● PROVIDED DATA:
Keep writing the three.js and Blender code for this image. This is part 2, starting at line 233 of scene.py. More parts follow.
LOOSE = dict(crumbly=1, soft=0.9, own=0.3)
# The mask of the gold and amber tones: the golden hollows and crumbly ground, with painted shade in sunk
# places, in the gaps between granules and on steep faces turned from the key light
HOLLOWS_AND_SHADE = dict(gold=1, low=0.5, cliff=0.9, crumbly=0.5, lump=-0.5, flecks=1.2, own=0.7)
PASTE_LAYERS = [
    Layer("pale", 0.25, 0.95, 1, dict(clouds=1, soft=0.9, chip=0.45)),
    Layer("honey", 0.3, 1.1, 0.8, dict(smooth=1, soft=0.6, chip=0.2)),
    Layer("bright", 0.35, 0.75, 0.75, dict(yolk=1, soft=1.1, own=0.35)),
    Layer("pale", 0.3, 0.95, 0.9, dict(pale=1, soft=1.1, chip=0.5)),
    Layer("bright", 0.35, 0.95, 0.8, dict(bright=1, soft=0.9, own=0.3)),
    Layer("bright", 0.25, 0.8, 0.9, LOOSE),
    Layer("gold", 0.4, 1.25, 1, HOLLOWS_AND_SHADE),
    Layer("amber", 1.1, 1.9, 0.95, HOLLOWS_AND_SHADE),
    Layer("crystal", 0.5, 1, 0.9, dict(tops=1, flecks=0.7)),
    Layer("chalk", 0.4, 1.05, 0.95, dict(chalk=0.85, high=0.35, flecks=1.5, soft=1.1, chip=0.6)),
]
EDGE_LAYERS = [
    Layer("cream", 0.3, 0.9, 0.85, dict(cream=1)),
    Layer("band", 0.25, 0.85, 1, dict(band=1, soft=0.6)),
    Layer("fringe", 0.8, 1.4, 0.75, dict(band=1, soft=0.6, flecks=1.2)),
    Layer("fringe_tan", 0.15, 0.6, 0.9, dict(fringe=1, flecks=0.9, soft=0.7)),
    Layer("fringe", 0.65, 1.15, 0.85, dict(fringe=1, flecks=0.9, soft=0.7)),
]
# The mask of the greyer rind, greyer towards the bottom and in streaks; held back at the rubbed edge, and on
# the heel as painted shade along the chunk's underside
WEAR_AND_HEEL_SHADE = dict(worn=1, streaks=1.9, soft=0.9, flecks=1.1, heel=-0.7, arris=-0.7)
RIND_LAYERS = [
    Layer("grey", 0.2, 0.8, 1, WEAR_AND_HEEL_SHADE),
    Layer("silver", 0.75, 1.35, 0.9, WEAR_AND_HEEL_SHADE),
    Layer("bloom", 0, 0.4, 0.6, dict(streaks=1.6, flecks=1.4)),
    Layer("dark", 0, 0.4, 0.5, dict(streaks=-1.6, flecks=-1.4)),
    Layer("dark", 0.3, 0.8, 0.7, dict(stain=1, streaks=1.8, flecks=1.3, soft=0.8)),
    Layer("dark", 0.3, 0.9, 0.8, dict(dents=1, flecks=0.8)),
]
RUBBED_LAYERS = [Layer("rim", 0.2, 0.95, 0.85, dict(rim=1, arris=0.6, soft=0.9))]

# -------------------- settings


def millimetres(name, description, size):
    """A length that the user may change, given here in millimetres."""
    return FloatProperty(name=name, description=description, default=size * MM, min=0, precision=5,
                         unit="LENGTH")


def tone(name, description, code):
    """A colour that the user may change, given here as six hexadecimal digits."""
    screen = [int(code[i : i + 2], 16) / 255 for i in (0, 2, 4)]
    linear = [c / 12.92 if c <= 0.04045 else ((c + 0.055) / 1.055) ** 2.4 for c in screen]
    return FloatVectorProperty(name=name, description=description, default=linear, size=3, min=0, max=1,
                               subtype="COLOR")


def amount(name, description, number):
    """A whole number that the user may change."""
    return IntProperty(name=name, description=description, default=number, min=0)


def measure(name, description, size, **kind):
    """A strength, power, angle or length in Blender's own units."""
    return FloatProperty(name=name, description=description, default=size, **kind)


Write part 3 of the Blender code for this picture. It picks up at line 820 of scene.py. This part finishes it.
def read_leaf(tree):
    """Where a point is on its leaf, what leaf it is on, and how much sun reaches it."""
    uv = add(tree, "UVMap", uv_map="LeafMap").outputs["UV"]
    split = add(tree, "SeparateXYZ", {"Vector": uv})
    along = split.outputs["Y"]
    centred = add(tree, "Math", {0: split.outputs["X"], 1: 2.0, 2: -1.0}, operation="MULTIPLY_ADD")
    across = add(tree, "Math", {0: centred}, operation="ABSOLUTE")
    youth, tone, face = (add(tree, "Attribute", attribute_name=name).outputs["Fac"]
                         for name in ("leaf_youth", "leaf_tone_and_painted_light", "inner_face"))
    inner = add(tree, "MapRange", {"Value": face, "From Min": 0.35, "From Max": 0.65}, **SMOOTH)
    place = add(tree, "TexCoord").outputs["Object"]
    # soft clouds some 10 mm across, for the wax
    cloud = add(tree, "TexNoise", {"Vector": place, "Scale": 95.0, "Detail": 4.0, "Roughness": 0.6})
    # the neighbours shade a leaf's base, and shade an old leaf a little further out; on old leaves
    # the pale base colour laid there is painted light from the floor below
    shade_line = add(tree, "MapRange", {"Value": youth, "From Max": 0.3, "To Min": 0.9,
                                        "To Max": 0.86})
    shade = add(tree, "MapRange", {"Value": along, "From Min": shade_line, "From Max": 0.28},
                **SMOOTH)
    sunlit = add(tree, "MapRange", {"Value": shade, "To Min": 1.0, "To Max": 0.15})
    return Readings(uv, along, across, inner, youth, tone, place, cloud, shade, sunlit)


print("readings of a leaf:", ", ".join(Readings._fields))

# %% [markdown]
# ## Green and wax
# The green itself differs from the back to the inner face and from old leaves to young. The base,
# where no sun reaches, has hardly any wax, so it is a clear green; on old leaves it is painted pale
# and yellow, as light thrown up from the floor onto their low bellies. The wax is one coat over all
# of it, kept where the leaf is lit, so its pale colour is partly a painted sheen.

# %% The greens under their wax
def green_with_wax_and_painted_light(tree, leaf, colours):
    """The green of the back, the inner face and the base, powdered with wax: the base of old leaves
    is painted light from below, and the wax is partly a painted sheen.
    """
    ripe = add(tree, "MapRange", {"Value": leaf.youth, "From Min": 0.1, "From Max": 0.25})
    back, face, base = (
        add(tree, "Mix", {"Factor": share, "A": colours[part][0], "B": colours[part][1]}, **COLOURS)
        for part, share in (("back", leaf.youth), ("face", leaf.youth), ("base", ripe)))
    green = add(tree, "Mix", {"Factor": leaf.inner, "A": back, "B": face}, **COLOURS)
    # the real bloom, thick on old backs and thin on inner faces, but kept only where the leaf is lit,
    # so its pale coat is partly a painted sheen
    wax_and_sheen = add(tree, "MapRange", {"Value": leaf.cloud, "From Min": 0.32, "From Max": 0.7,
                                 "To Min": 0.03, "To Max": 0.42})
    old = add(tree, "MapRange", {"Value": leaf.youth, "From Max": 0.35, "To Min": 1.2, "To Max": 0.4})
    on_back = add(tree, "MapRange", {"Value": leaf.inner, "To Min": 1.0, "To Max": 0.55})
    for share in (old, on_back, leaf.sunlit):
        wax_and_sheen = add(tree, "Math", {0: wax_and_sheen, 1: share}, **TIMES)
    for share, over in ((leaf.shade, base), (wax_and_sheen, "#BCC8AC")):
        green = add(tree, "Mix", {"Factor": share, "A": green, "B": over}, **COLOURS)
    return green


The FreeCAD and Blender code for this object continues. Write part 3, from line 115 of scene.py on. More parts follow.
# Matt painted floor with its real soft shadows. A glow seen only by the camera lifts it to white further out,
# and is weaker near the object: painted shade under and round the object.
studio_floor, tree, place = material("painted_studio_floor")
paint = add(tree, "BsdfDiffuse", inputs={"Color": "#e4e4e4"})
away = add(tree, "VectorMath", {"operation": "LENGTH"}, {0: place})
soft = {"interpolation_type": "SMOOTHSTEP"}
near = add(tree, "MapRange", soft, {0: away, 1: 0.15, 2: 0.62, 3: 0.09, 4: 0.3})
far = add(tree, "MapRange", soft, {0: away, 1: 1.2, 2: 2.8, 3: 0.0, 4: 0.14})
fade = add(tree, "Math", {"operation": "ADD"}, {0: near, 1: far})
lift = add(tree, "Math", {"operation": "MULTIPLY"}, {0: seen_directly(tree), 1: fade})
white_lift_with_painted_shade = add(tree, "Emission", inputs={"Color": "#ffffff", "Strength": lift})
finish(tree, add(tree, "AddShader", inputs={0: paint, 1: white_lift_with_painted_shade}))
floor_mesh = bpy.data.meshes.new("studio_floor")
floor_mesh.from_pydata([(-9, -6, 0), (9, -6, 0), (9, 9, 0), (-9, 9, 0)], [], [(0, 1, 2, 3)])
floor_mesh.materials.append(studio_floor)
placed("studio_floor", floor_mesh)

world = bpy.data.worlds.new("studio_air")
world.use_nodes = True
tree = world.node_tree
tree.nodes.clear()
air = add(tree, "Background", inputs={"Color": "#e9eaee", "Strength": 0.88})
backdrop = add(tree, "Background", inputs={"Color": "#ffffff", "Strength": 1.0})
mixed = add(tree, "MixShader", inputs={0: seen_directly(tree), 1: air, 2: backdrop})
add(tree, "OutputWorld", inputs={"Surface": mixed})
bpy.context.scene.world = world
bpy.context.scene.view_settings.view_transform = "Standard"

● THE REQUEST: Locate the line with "The FreeCAD and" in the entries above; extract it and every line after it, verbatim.

● WRITTEN RESPONSE:
The FreeCAD and Blender code for this object continues. Write part 3, from line 115 of scene.py on. More parts follow.
# Matt painted floor with its real soft shadows. A glow seen only by the camera lifts it to white further out,
# and is weaker near the object: painted shade under and round the object.
studio_floor, tree, place = material("painted_studio_floor")
paint = add(tree, "BsdfDiffuse", inputs={"Color": "#e4e4e4"})
away = add(tree, "VectorMath", {"operation": "LENGTH"}, {0: place})
soft = {"interpolation_type": "SMOOTHSTEP"}
near = add(tree, "MapRange", soft, {0: away, 1: 0.15, 2: 0.62, 3: 0.09, 4: 0.3})
far = add(tree, "MapRange", soft, {0: away, 1: 1.2, 2: 2.8, 3: 0.0, 4: 0.14})
fade = add(tree, "Math", {"operation": "ADD"}, {0: near, 1: far})
lift = add(tree, "Math", {"operation": "MULTIPLY"}, {0: seen_directly(tree), 1: fade})
white_lift_with_painted_shade = add(tree, "Emission", inputs={"Color": "#ffffff", "Strength": lift})
finish(tree, add(tree, "AddShader", inputs={0: paint, 1: white_lift_with_painted_shade}))
floor_mesh = bpy.data.meshes.new("studio_floor")
floor_mesh.from_pydata([(-9, -6, 0), (9, -6, 0), (9, 9, 0), (-9, 9, 0)], [], [(0, 1, 2, 3)])
floor_mesh.materials.append(studio_floor)
placed("studio_floor", floor_mesh)

world = bpy.data.worlds.new("studio_air")
world.use_nodes = True
tree = world.node_tree
tree.nodes.clear()
air = add(tree, "Background", inputs={"Color": "#e9eaee", "Strength": 0.88})
backdrop = add(tree, "Background", inputs={"Color": "#ffffff", "Strength": 1.0})
mixed = add(tree, "MixShader", inputs={0: seen_directly(tree), 1: air, 2: backdrop})
add(tree, "OutputWorld", inputs={"Surface": mixed})
bpy.context.scene.world = world
bpy.context.scene.view_settings.view_transform = "Standard"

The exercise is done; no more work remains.